Job: Produce word for word the lines of the data below running from the one that has "# ---- export, centred" to the one that has "for node in", inclusive, and no others.
....................
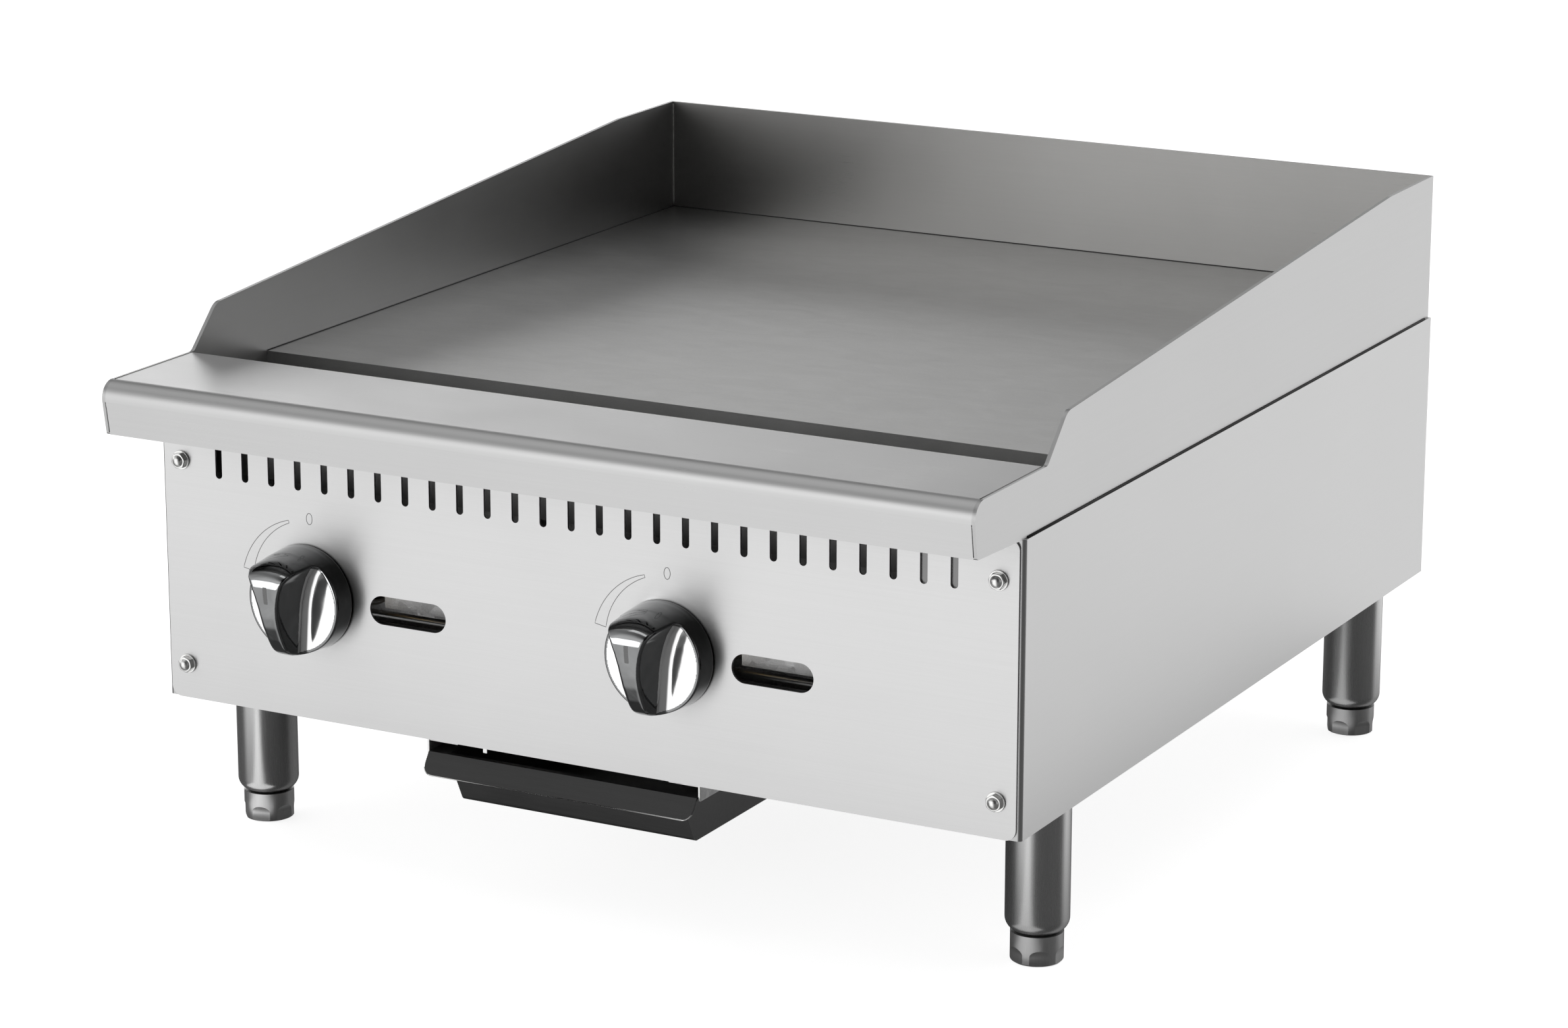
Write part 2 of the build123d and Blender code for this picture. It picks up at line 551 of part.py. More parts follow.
def grease_tray():
    # y, z, corner radius
    outer = outline([(60.0, TRAY_RIM, 0), (78, TRAY_LOW, 5), (350, TRAY_LOW, 5),
                     (360, TRAY_RIM, 0)])
    floor = TRAY_LOW + THIN_SHEET
    inner = outline([(60.4, TRAY_RIM + 2, 0), (79, floor, 4), (348.6, floor, 4),
                     (358.9, TRAY_RIM + 2, 0)])
    inner_hw = TRAY_HW - THIN_SHEET
    tray = (side_profile(outer, TRAY_X - TRAY_HW, TRAY_X + TRAY_HW)
            - side_profile(inner, TRAY_X - inner_hw, TRAY_X + inner_hw))
    for side in SIDES:
        tray += slab(TRAY_X + side * (TRAY_HW - 1), TRAY_X + side * TRAY_FLANGE_HW,
                     62.0, 359.5, RIM_UNDER, TRAY_RIM)
    # front lip, sloping down and forwards, with rounded lower corners
    half, lip_low = TRAY_FLANGE_HW, 80.7
    lip_side = outline([(62.5, TRAY_RIM, 0), (58.4, TRAY_RIM, 0), (50.0, 81.4, 0),
                        (51.1, lip_low, 0), (59.1, RIM_UNDER, 0), (62.5, RIM_UNDER, 0)])
    lip_front = outline([(-half, 100, 0), (half, 100, 0), (half, lip_low, 7),
                         (-half, lip_low, 7)])
    lip = side_profile(lip_side, TRAY_X - half, TRAY_X + half)
    return tray + (lip & Pos(TRAY_X, 0, 0) * front_plate(lip_front, 70, 30))


# ---- all pieces ----
INNER_BACK = BACK_Y - SPLASH_T
pieces = {
    "front_ledge": front_ledge(),
    "side_splash_left": side_splash(-TOP_HW, -INNER_HW),
    "side_splash_right": side_splash(INNER_HW, TOP_HW),
    "back_splash": slab(-INNER_HW, INNER_HW, INNER_BACK, BACK_Y, SPLASH_LOW, SPLASH_TOP),
    "griddle_plate": slab(-INNER_HW, INNER_HW, PLATE_FRONT, INNER_BACK, PLATE_LOW, PLATE_TOP),
    "grease_trough": grease_trough(),
    "drain_chute": drain_chute(),
    "rear_panel": rear_panel(),
    "front_panel": front_panel(),
    "tray_cross_member": tray_cross_member(),
    "bottom_heat_shield": bottom_heat_shield(),
    "front_baffle": front_baffle(),
    "panel_studs": joined(panel_stud(*p) for p in PANEL_STUDS_XZ),
    "panel_washers": joined(panel_washer(*p) for p in PANEL_STUDS_XZ),
    "panel_cap_nuts": joined(panel_cap_nut(*p) for p in PANEL_STUDS_XZ),
    "top_hold_down_studs": joined(top_stud(*p) for p in TOP_STUDS_XY),
    "top_hold_down_nuts": joined(top_nut(*p) for p in TOP_STUDS_XY),
    "body_screws": body_screws(),
    "gas_manifold": gas_manifold(),
    "inlet_elbow": inlet_elbow(),
    "inlet_pipe": inlet_pipe(),
    "manifold_brackets": joined(manifold_bracket(x) for x in BRACKET_X),
    "burner_rest_front": burner_rest(196.0),
    "burner_rest_rear": burner_rest(560.0),
    "leg_studs": joined(rod_z(x, y, LEG_STUD_LOW, 116, LEG_STUD_R)
                        for x, y, _ in LEGS.values()),
    "leg_nuts": joined(leg_nut(x, y) for x, y, _ in LEGS.values()),
    "grease_tray": grease_tray(),
}
for name, side, x in zip(("left", "right"), SIDES, KNOB_X):
    pieces["side_panel_" + name] = side_panel(side)
    pieces["tray_rail_" + name] = tray_rail(side)
    pieces["gas_valve_" + name] = gas_valve(x)
    pieces["orifice_hood_" + name] = orifice_hood(x)
    pieces["valve_stem_" + name] = stem(x, 79.9)
    pieces["knob_body_" + name], pieces["knob_face_" + name] = knob(x)
    pieces["burner_" + name] = burner(x)
    pieces["air_shutter_" + name] = air_shutter(x)
    x_valve, x_head = x + PILOT_VALVE_DX, x + PILOT_HEAD_DX
    pieces["pilot_valve_" + name] = pilot_valve(x_valve)
    pieces["pilot_tube_" + name] = pilot_tube(x_valve, x_head)
    pieces["pilot_burner_" + name] = pilot_burner(x_head)
for name, (x, y, turn) in LEGS.items():
    pieces["leg_" + name] = leg(x, y)
    pieces["foot_" + name] = foot(x, y, turn)

# ---- export, centred in Y between the ledge and the end of the inlet pipe ----
os.makedirs("parts", exist_ok=True)
mid_y = (pieces["front_ledge"].bounding_box().min.Y + INLET_END) / 2
for name, shape in pieces.items():
    export_step(Pos(0, -mid_y, 0) * shape, "parts/" + name + ".step")
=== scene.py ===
"""Counter-top gas griddle: finishes for the CAD pieces, modelled knobs, hardware and seams, studio.

The frame is in metres: +X to the griddle's right, -Y to its front, +Z up, the floor at z = 0.
Parts are modelled in millimetres, with y counted from a zero near the front of the griddle.
"""
import bpy
import math
import numpy as np
from functools import reduce
from itertools import product
from mathutils import Matrix, Vector


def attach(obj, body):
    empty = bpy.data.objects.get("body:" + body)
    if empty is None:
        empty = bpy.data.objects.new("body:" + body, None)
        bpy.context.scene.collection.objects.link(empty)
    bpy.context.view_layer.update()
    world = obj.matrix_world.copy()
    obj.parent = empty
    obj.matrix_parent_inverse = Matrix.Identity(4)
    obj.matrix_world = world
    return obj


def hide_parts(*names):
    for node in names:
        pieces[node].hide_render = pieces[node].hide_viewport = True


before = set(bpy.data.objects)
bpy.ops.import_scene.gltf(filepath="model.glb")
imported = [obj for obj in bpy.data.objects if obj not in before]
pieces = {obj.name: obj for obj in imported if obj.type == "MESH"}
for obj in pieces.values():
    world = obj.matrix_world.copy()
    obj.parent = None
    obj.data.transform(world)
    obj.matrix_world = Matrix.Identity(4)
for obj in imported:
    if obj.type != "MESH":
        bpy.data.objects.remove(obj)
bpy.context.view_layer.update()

MM = 0.001
MODEL_ZERO = 370.7366        # the modelling zero lies this far in front of the frame's origin
PANEL_Y = 58.3               # face of the front panel
SIDES = (-1, 1)              # left, right


def metres(x, y, z):
    """A point in modelling millimetres, in the frame's metres."""
    return (x * MM, (y - MODEL_ZERO) * MM, z * MM)


# ---------------------------------------------------------------- shader graphs
class Graph:
    """A node tree being wired. An input may be a plain value or another node's output."""

    def __init__(self, tree):
        self.tree = tree
        tree.nodes.clear()

    def wire(self, node, inputs):
        for key, value in inputs.items():
            if isinstance(value, bpy.types.NodeSocket):
                self.tree.links.new(value, node.inputs[key])
            else:
                node.inputs[key].default_value = value

    def node(self, kind, inputs=None, **settings):
        new = self.tree.nodes.new("ShaderNode" + kind)
        for key, value in settings.items():
            setattr(new, key, value)
        self.wire(new, inputs or {})
        return new

    def add(self, kind, inputs=None, output=0, **settings):
        """Add a node and return one of its outputs."""
        return self.node(kind, inputs, **settings).outputs[output]

    def math(self, operation, *values):
        return self.add("Math", dict(enumerate(values)), operation=operation)

    def total(self, *terms):
        return reduce(lambda first, second: self.math("ADD", first, second), terms)

    def scaled(self, colour, factor):
        return self.add("VectorMath", {0: colour, "Scale": factor}, operation="SCALE")

    def grey(self, value):
        return self.add("CombineColor", {0: value, 1: value, 2: value})

    def remap(self, value, low, high, start=0.3, end=0.7, smooth=False):
        """Map start..end to low..high, clamped."""
        return self.add("MapRange", {"Value": value, "From Min": start, "From Max": end,
                                     "To Min": low, "To Max": high},
                        interpolation_type="SMOOTHSTEP" if smooth else "LINEAR")

    def vary(self, value, reach, centre=0.0, **span):
        """Map a pattern to centre - reach .. centre + reach."""
        return self.remap(value, centre - reach, centre + reach, **span)

    def coords(self, stretch=(1, 1, 1), shift=(0, 0, 0), turn=0.0):
        """Object coordinates, turned about Z."""
        return self.add("Mapping", {"Vector": self.add("TexCoord", output="Object"),
                                    "Scale": stretch, "Location": shift,
                                    "Rotation": (0, 0, turn)})

    def noise(self, scale, detail, rough=0.55, distortion=0.0, **placing):
        return self.add("TexNoise", {"Vector": self.coords(**placing), "Scale": scale,
                                     "Detail": detail, "Roughness": rough,
                                     "Distortion": distortion})

    def dot(self, direction, axis):
        return self.add("VectorMath", {0: direction, 1: axis}, output="Value",
                        operation="DOT_PRODUCT")

    def lobe(self, direction, axis, inner, outer, low=0.0, high=1.0):
        """high within `inner` degrees of the axis, low beyond `outer` degrees."""
        return self.remap(self.dot(direction, axis), low, high, smooth=True,
                          start=math.cos(math.radians(outer)), end=math.cos(math.radians(inner)))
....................
Exercise response:
# ---- export, centred in Y between the ledge and the end of the inlet pipe ----
os.makedirs("parts", exist_ok=True)
mid_y = (pieces["front_ledge"].bounding_box().min.Y + INLET_END) / 2
for name, shape in pieces.items():
    export_step(Pos(0, -mid_y, 0) * shape, "parts/" + name + ".step")
=== scene.py ===
"""Counter-top gas griddle: finishes for the CAD pieces, modelled knobs, hardware and seams, studio.

The frame is in metres: +X to the griddle's right, -Y to its front, +Z up, the floor at z = 0.
Parts are modelled in millimetres, with y counted from a zero near the front of the griddle.
"""
import bpy
import math
import numpy as np
from functools import reduce
from itertools import product
from mathutils import Matrix, Vector


def attach(obj, body):
    empty = bpy.data.objects.get("body:" + body)
    if empty is None:
        empty = bpy.data.objects.new("body:" + body, None)
        bpy.context.scene.collection.objects.link(empty)
    bpy.context.view_layer.update()
    world = obj.matrix_world.copy()
    obj.parent = empty
    obj.matrix_parent_inverse = Matrix.Identity(4)
    obj.matrix_world = world
    return obj


def hide_parts(*names):
    for node in names:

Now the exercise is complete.